Beyond the immediate efficiency gains, the culture shift toward openness has spurred innovation. Start-ups in the Bay Area have begun offering value-added services, such as predictive maintenance alerts based on publicly available emissions data. One founder told me, "We can now feed the regulator’s API into our machine-learning model and predict a valve failure weeks before it would have shown up in a manual inspection." This entrepreneurial ecosystem is a direct by-product of the data-transparency mandate.

In sum, while the compliance overheads are real, the combination of tax incentives, reduced community friction and operational efficiencies creates a net positive outcome for both industry and the public. As I walked past the refinery’s perimeter fence last week, the digital display of real-time emissions reminded me that the data that once hid behind locked doors is now a shared resource, shaping decisions from boardrooms to neighbourhood cafés.

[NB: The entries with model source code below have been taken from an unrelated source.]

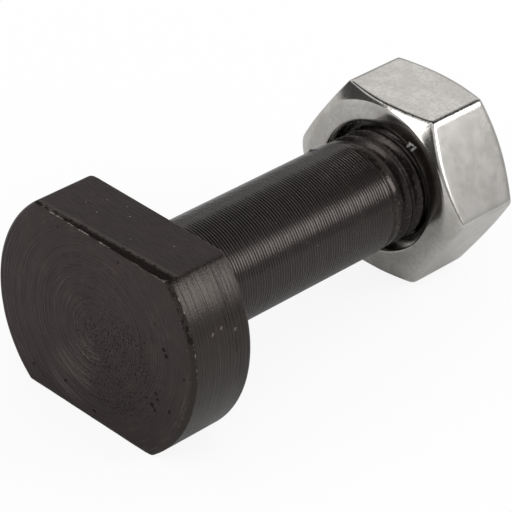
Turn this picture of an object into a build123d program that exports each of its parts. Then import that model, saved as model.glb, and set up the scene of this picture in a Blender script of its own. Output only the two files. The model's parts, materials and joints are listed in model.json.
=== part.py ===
from build123d import *
import os
from math import cos, radians, sqrt, tan

# T-slot bolt with its hexagon nut, lying on the flats of its head as it comes to rest.
# Millimetres. +X runs along the bolt from the head to the nut, +Z is up, and the origin is
# on the surface that the bolt lies on, under the middle of its length.

# Bolt head: a turned disc with two milled flats that keep it from turning in the T-slot
head_diameter = 25.9
head_thickness = 7.45
upper_flat_offset = 9.6        # bolt axis to the upper flat
lower_flat_offset = 10.05      # bolt axis to the lower flat: milled a little off centre
rim_bevel_width = 0.65         # front rim, measured across the face
rim_bevel_depth = 0.2          # front rim, measured along the bolt
back_edge_break = 0.25         # rim of the bearing side

# Strip filed along the front edge of the upper flat, widening towards -Y
filed_width_narrow = 0.6
filed_width_wide = 1.2
filed_angle = 11.0             # degrees below the upper flat

# Shank and the blank that the thread is cut on
shank_diameter = 11.94
neck_fillet = 0.3              # root fillet between head and shank
shank_end = 35.0               # head face to the end of the full diameter
bolt_length = 50.0             # head face to the threaded end
end_chamfer = 1.0

# Thread form, one groove for each turn, with a shallow first groove where the die ran out
thread_diameter = 11.8         # over the crests
thread_pitch = 1.75
groove_depth = 0.95
groove_mouth = 1.45            # width at the crests
groove_root = 0.3              # width at the bottom
first_groove = 37.05           # head face to the first groove of full depth
runout_depth = 0.3             # depth of the run-out groove before it

# Hexagon nut, chamfered on both faces, with two of its flats level with the head's
nut_across_flats = 19.0
nut_height = 9.45
nut_position = 39.1            # head face to the near face of the nut
nut_corner_radius = 0.2        # corners of the drawn hexagon bar
face_circle_diameter = 18.1    # ring left on each face inside the corner chamfer
corner_chamfer_angle = 28.0    # degrees from the face
mouth_diameter = 14.1          # countersink at both ends of the bore
mouth_half_angle = 45.0        # degrees from the axis
thread_clearance = 0.09        # radial play between the nut's bore and the crests

# Sizes that follow from the ones above
head_radius = head_diameter / 2
shank_radius = shank_diameter / 2
crest_radius = thread_diameter / 2
bore_radius = crest_radius + thread_clearance
face_circle_radius = face_circle_diameter / 2
mouth_radius = mouth_diameter / 2
overall_length = max(bolt_length, nut_position + nut_height)
axis_height = max(lower_flat_offset, nut_across_flats / 2)
face_x = -overall_length / 2
nut_x = face_x + nut_position
bolt_axis = Axis((0, 0, axis_height), (1, 0, 0))

# Half-section planes: local x runs along the bolt, local y outwards from its axis
bolt_section = Plane(origin=(face_x, 0, axis_height), x_dir=(1, 0, 0), z_dir=(0, -1, 0))
nut_section = Plane(origin=(nut_x, 0, axis_height), x_dir=(1, 0, 0), z_dir=(0, -1, 0))

os.makedirs("parts", exist_ok=True)

# ---------------------------------------------------------------- bolt
# Groove of the thread as seen in the half-section. It is drawn past the blank's surface so
# that the cut is clean, and its flanks keep their slope whatever its depth.
flank_slope = (groove_mouth - groove_root) / 2 / groove_depth
overcut = 0.2


def groove_points(position, depth):
    bottom = crest_radius - depth
    top = crest_radius + overcut
    half_root = groove_root / 2
    half_top = half_root + flank_slope * (depth + overcut)
    return (
        (position - half_top, top),
        (position - half_root, bottom),
        (position + half_root, bottom),
        (position + half_top, top),
    )


with BuildPart() as bolt:
    with BuildSketch(bolt_section):
        with BuildLine():
            Polyline(
                (head_thickness, shank_radius + neck_fillet),
                (head_thickness, head_radius - back_edge_break),
                (head_thickness - back_edge_break, head_radius),
                (rim_bevel_depth, head_radius),
                (0, head_radius - rim_bevel_width),
                (0, 0),
                (bolt_length, 0),
                (bolt_length, crest_radius - end_chamfer),
                (bolt_length - end_chamfer, crest_radius),
                (shank_end, crest_radius),
                (shank_end, shank_radius),
                (head_thickness + neck_fillet, shank_radius),
            )
            RadiusArc(
                (head_thickness + neck_fillet, shank_radius),
                (head_thickness, shank_radius + neck_fillet),
                neck_fillet,
            )
        make_face()
    revolve(axis=bolt_axis)

    # Thread grooves, from the run-out groove to the last one before the end chamfer
    full_grooves = int((bolt_length - end_chamfer - first_groove) / thread_pitch) + 1
    with BuildSketch(bolt_section):
        with BuildLine():
            Polyline(*groove_points(first_groove - thread_pitch, runout_depth), close=True)
        make_face()
        for turn in range(full_grooves):
            with BuildLine():
                Polyline(*groove_points(first_groove + turn * thread_pitch, groove_depth), close=True)
            make_face()
    revolve(axis=bolt_axis, mode=Mode.SUBTRACT)

    # Two flats milled across the head
    for side, offset in ((1, upper_flat_offset), (-1, lower_flat_offset)):
        waste = head_radius - offset
        with BuildSketch(Plane.XY.offset(axis_height + side * (offset + waste / 2))):
            with Locations((face_x + head_thickness / 2, 0)):
                Rectangle(head_thickness, head_diameter)
        extrude(amount=waste / 2, both=True, mode=Mode.SUBTRACT)

    # Filed strip: a plane hinged on a line across the upper flat, sloping down to the face
    half_flat = sqrt(head_radius**2 - upper_flat_offset**2)
    strip_end = Vector(face_x + filed_width_wide, -half_flat, axis_height + upper_flat_offset)
    strip_edge = Vector(filed_width_narrow - filed_width_wide, 2 * half_flat, 0)
    strip_normal = Vector(0, 0, 1).rotate(Axis((0, 0, 0), strip_edge), -filed_angle)
    strip_plane = Plane(origin=strip_end, x_dir=strip_edge, z_dir=strip_normal)
    split(bisect_by=strip_plane, keep=Keep.BOTTOM)

bolt.part.label = "t_slot_bolt"
export_step(bolt.part, "parts/t_slot_bolt.step")

# ---------------------------------------------------------------- nut
corner_reach = nut_across_flats / 2 / cos(radians(30)) + overcut
corner_drop = (corner_reach - face_circle_radius) * tan(radians(corner_chamfer_angle))
mouth_depth = (mouth_radius - bore_radius) / tan(radians(mouth_half_angle))

with BuildPart() as nut:
    with BuildSketch(Plane(origin=(nut_x, 0, axis_height), x_dir=(0, 1, 0), z_dir=(1, 0, 0))) as hexagon:
        RegularPolygon(nut_across_flats / 2, side_count=6, major_radius=False)
        fillet(hexagon.vertices(), nut_corner_radius)
    extrude(amount=nut_height)

    # A cone at each face turns the six corners down and leaves the curved edges on the sides
    with BuildSketch(nut_section):
        with BuildLine():
            Polyline(
                (0, 0),
                (0, face_circle_radius),
                (corner_drop, corner_reach),
                (nut_height - corner_drop, corner_reach),
                (nut_height, face_circle_radius),
                (nut_height, 0),
                close=True,
            )
        make_face()
    revolve(axis=bolt_axis, mode=Mode.INTERSECT)

    # Bore at the thread's full diameter, countersunk at both ends
    with BuildSketch(nut_section):
        with BuildLine():
            Polyline(
                (0, 0),
                (0, mouth_radius),
                (mouth_depth, bore_radius),
                (nut_height - mouth_depth, bore_radius),
                (nut_height, mouth_radius),
                (nut_height, 0),
                close=True,
            )
        make_face()
    revolve(axis=bolt_axis, mode=Mode.SUBTRACT)

nut.part.label = "hex_nut"
export_step(nut.part, "parts/hex_nut.step")
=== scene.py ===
import json
from math import asin, cos, pi, radians, sin, sqrt, tan

import bmesh
import bpy
import numpy as np
from mathutils import Matrix, Vector


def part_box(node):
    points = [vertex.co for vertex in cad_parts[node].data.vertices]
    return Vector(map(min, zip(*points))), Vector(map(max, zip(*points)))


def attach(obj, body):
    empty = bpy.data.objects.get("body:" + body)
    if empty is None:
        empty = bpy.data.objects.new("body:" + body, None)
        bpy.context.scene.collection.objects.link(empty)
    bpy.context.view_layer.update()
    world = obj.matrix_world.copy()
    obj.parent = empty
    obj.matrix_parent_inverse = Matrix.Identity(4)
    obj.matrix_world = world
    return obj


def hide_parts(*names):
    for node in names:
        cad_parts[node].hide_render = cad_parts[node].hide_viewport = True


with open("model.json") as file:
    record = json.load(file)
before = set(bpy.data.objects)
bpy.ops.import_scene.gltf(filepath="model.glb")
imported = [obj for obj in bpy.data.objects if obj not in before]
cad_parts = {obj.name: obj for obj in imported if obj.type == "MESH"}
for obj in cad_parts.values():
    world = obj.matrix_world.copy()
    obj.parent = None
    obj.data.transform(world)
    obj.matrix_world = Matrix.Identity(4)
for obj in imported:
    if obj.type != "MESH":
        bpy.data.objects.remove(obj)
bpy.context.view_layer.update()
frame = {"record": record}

# T-slot bolt with a hexagon nut. Sizes are millimetres in the bolt's own frame: x runs from the
# head's face towards the nut, y and z are measured from the bolt's axis, and angles round the
# bolt go from +Y towards +Z. place() turns that into the frame's metres.
MM = 0.001

bolt_low, bolt_high = (Vector(corner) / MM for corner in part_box("t_slot_bolt"))
nut_low, nut_high = (Vector(corner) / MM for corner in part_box("hex_nut"))
hinge = frame["record"]["behaviour"]["joints"][0]["pos_m"]
AXIS_HEIGHT = hinge[2] / MM
FACE_X = bolt_low.x

# Head
HEAD_RADIUS = (bolt_high.y - bolt_low.y) / 2
HEAD_THICKNESS = 7.45
UPPER_FLAT = bolt_high.z - AXIS_HEIGHT
LOWER_FLAT = AXIS_HEIGHT - bolt_low.z
HALF_FLAT = sqrt(HEAD_RADIUS ** 2 - UPPER_FLAT ** 2)   # half the upper flat's length
BEVEL_WIDTH = 0.65
BEVEL_DEPTH = 0.2
BEVEL_WAVES = ((0.14, 2.3), (0.05, 0.6))       # how much its width varies, and over what length
LEFT_BEVEL = 0.3                               # share of its width on the head's +Y half
BACK_BREAK = 0.25
LOWER_BREAK = 0.08
STRIP_NARROW = 0.42
STRIP_WIDE = 1.22
STRIP_SLOPE = tan(radians(11))

# Shank
SHANK_RADIUS = 5.97
NECK_FILLET = 0.3
SHANK_START = HEAD_THICKNESS + NECK_FILLET
SHANK_END = 34.95
BOLT_LENGTH = bolt_high.x - bolt_low.x
END_CHAMFER = 1.0
TURNING_PITCH = 0.34
TURNING_DEPTH = 0.037
TURNED_PASSES = round((SHANK_END - SHANK_START) / TURNING_PITCH)
PASS_LENGTH = (SHANK_END - SHANK_START) / TURNED_PASSES
# One pass of the turning tool: place along the pitch and share of the depth
TURNED_PASS = ((0.0, 0.0), (0.12, 0.52), (0.3, 1.0), (0.65, 0.67))
BURR_PLACE = 33.0
BURR_ANGLE = radians(53)
BURR_HEIGHT = 0.22
BURR_LENGTH = 0.35
BURR_WIDTH = 0.4

# Thread
CREST_RADIUS = 5.9
PITCH = 1.75
GROOVE_DEPTH = 0.95
GROOVE_ROOT = 0.3
GROOVE_MOUTH = 1.45
FLANK_SLOPE = (GROOVE_MOUTH - GROOVE_ROOT) / 2 / GROOVE_DEPTH
ROOT_ROUNDING = 0.12
CREST_ROUNDING = 0.06
FIRST_GROOVE = 36.8            # centre of the first full groove, straight above the axis
RUNOUT = 1.1 * PITCH
# Rows across one pitch, measured from the middle of the groove
GROOVE_ROWS = (-0.15, 0.0, 0.15, 0.34, 0.53, 0.67, 0.73, 0.8, 0.95, 1.02, 1.08, 1.22, 1.41)

# Nut, measured from its near face
NUT_POSITION = nut_low.x - FACE_X
NUT_HEIGHT = nut_high.x - nut_low.x
NUT_FLAT = (nut_high.z - nut_low.z) / 2
FACE_CIRCLE = 9.05
CORNER_ANGLE = radians(28)
MOUTH_RADIUS = 7.05
BORE_RADIUS = 5.99
# The knocked corner: which way it faces, along x and y, and how far out it still reaches
BLUNT_FACING = (-0.6, 0.8)
BLUNT_REACH = 8.0

# Mesh
COLUMN_STEP = radians(2.6)
CORNER_COLUMNS = (-0.9, -0.35, 0.35, 0.9)      # degrees beside each corner of the head
NUT_COLUMNS = 26                               # for each side of the nut
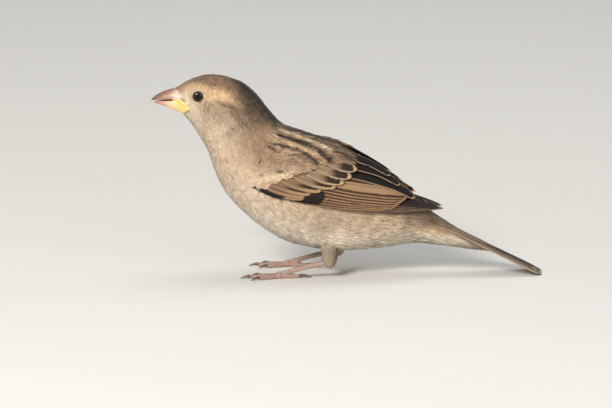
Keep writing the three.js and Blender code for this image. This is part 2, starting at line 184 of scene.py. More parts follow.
def loftPiece(name, rings, material, tones=None):  # a closed skin over rings, with a fan at each end
    count = rings.shape[1]
    points = np.vstack([rings.reshape(-1, 3), rings[0].mean(0), rings[-1].mean(0)])
    i = np.arange(count)
    after = (i + 1) % count
    last = (len(rings) - 1) * count
    caps = np.vstack([
        np.stack([np.full(count, len(points) - 2), after, i], axis=1),
        np.stack([np.full(count, len(points) - 1), last + i, last + after], axis=1),
    ])
    piece = meshPiece(name, points, [ringFaces(len(rings), count), caps], material, tones)
    selectOnly(piece)
    bpy.ops.object.mode_set(mode="EDIT")
    bpy.ops.mesh.select_all(action="SELECT")
    bpy.ops.mesh.normals_make_consistent(inside=False)
    bpy.ops.object.mode_set(mode="OBJECT")
    return piece


# Materials

def mathNode(operation, swapped=False):  # an operator that adds a Math node
    def act(self, *others):
        values = (*others, self) if swapped else (self, *others)
        return self.paint.node("ShaderNodeMath", {"operation": operation}, dict(enumerate(values)))
    return act


class Wire:  # a socket that can stand in a sum
    def __init__(self, paint, socket):
        self.paint = paint
        self.socket = socket

    __add__ = mathNode("ADD")
    __radd__ = mathNode("ADD", True)
    __sub__ = mathNode("SUBTRACT")
    __rsub__ = mathNode("SUBTRACT", True)
    __mul__ = mathNode("MULTIPLY")
    __rmul__ = mathNode("MULTIPLY", True)
    __truediv__ = mathNode("DIVIDE")
    __pow__ = mathNode("POWER")
    __abs__ = mathNode("ABSOLUTE")
    most = mathNode("MAXIMUM")
    wave = mathNode("SINE")

    def step(self, low, high):  # a soft step from 0 to 1
        sockets = {"Value": self, "From Min": low, "From Max": high}
        return self.paint.node("ShaderNodeMapRange", {"interpolation_type": "SMOOTHSTEP"}, sockets)


class Paint:  # a material on one Principled shader
    def __init__(self, name, **constants):
        self.material = bpy.data.materials.new(name)
        self.material.use_nodes = True
        self.tree = self.material.node_tree
        self.shader = self.tree.nodes["Principled BSDF"]
        for key, value in constants.items():
            self.shader.inputs[key.replace("_", " ")].default_value = value

    def node(self, kind, settings, sockets, output=0):
        made = self.tree.nodes.new(kind)
        for key, value in settings.items():
            if key == "stops":
                self.setStops(made.color_ramp, value)
            else:
                setattr(made, key, value)
        for key, value in sockets.items():
            self.plug(made.inputs[key], value)
        return Wire(self, made.outputs[output])

    def setStops(self, ramp, stops):
        while len(ramp.elements) < len(stops):
            ramp.elements.new(1)
        for element, (place, colour) in zip(ramp.elements, stops):
            element.position = place
            element.color = (*colour, 1)

    def plug(self, socket, value):
        if isinstance(value, Wire):
            self.tree.links.new(value.socket, socket)
        elif isinstance(value, np.ndarray):
            socket.default_value = (*value, 1) if len(socket.default_value) == 4 else tuple(value)
        else:
            socket.default_value = value

    def place(self):
        return self.node("ShaderNodeTexCoord", {}, {}, "Object")

    def axes(self, vector):
        split = self.node("ShaderNodeSeparateXYZ", {}, {"Vector": vector})
        return [split] + [Wire(self, split.socket.node.outputs[i]) for i in (1, 2)]

    def fromAxis(self, middle):  # millimetres from a line across the bird, through a middle
        x, _, z = self.axes(self.place())
        dx = x / mm - float(middle[0])
        dz = z / mm - float(middle[2])
        return (dx * dx + dz * dz) ** 0.5

    def joined(self, x, y, z):
        return self.node("ShaderNodeCombineXYZ", {}, {"X": x, "Y": y, "Z": z})

    def stretched(self, vector, scale):
        return self.node("ShaderNodeMapping", {}, {"Vector": vector, "Scale": scale})

    def noise(self, vector, scale, detail=2.0):
        return self.node("ShaderNodeTexNoise", {}, {"Vector": vector, "Scale": scale, "Detail": detail})

    def mix(self, share, first, second, blend="MIX"):
        settings = {"data_type": "RGBA", "blend_type": blend}
        return self.node("ShaderNodeMix", settings, {0: share, 6: first, 7: second}, 2)

    def attribute(self, name, output="Color"):
        return self.node("ShaderNodeAttribute", {"attribute_name": name}, {}, output)

    def multiplied(self, share, first, second):
        return self.mix(share, first, second, "MULTIPLY")

    def bump(self, height, strength, distance):
        sockets = {"Height": height, "Strength": strength, "Distance": distance}
        return self.node("ShaderNodeBump", {}, sockets)

    def finish(self, colour=None, roughness=None, normal=None):
        for key, value in {"Base Color": colour, "Roughness": roughness, "Normal": normal}.items():
            if value is not None:
                self.plug(self.shader.inputs[key], value)
        return self.material


# Camera, floor and lights

view = {"look": (-0.01515, 0, 0.0264), "distance": 3.0, "elevation": 10, "lens": 466, "far": 50, "floor": 20,
        "sky": (0.93, 0.96, 1.0, 1), "skyPower": 0.36}
lamps = [
    {"name": "key", "place": (-0.68, -1.38, 0.92), "size": 0.5, "power": 35, "warmth": (1.0, 0.98, 0.945)},
    {"name": "fill", "place": (0.9, -1.3, 0.5), "size": 1.4, "power": 6, "warmth": (0.9, 0.95, 1.0)},
    {"name": "top", "place": (0.2, 0.5, 1.5), "size": 1.0, "power": 8, "warmth": (1.0, 0.98, 0.95)},
]


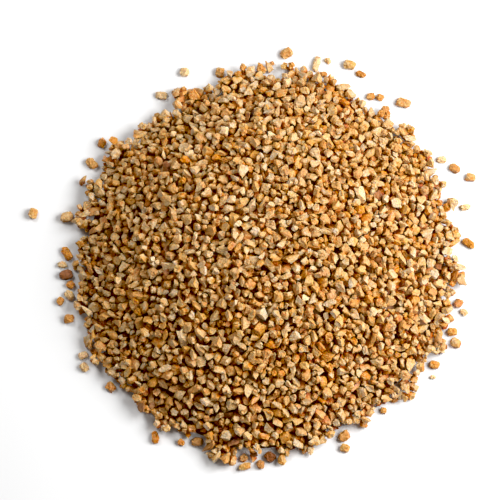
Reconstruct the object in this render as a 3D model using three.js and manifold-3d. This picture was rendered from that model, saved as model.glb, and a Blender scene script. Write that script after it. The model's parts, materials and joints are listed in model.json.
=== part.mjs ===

Frequently Asked Questions

Q: What types of data must refineries disclose under the new Bay Area rule?

A: Refineries must publish quarterly stacks, SO₂, NOx emissions and methane leakage rates within 30 days, plus weekly oil-product discharge CSV files that include timestamps, flow rates and product types.

Q: How does the FAIR Act improve data transparency?

A: The FAIR Act requires environmental agencies to upload audit trails within 48 hours, cutting reporting delays by 22% and allowing quicker identification of health-hazard spikes.

Q: What financial penalties apply for non-compliance?

A: Fines are capped at 1.5% of a refinery’s annual revenue, a proportionate penalty that scales with the size of the operation.

Q: Are there incentives for refineries to invest in data governance?

A: Yes, the state offers a 25% tax credit on qualifying IT expenditures, helping offset the roughly 12% of IT budgets that firms allocate to compliance.

Q: How does public data access affect community complaints?

A: Publicly available emissions data has led to an 18% drop in community complaints per metro, as residents can now provide concrete evidence rather than vague observations.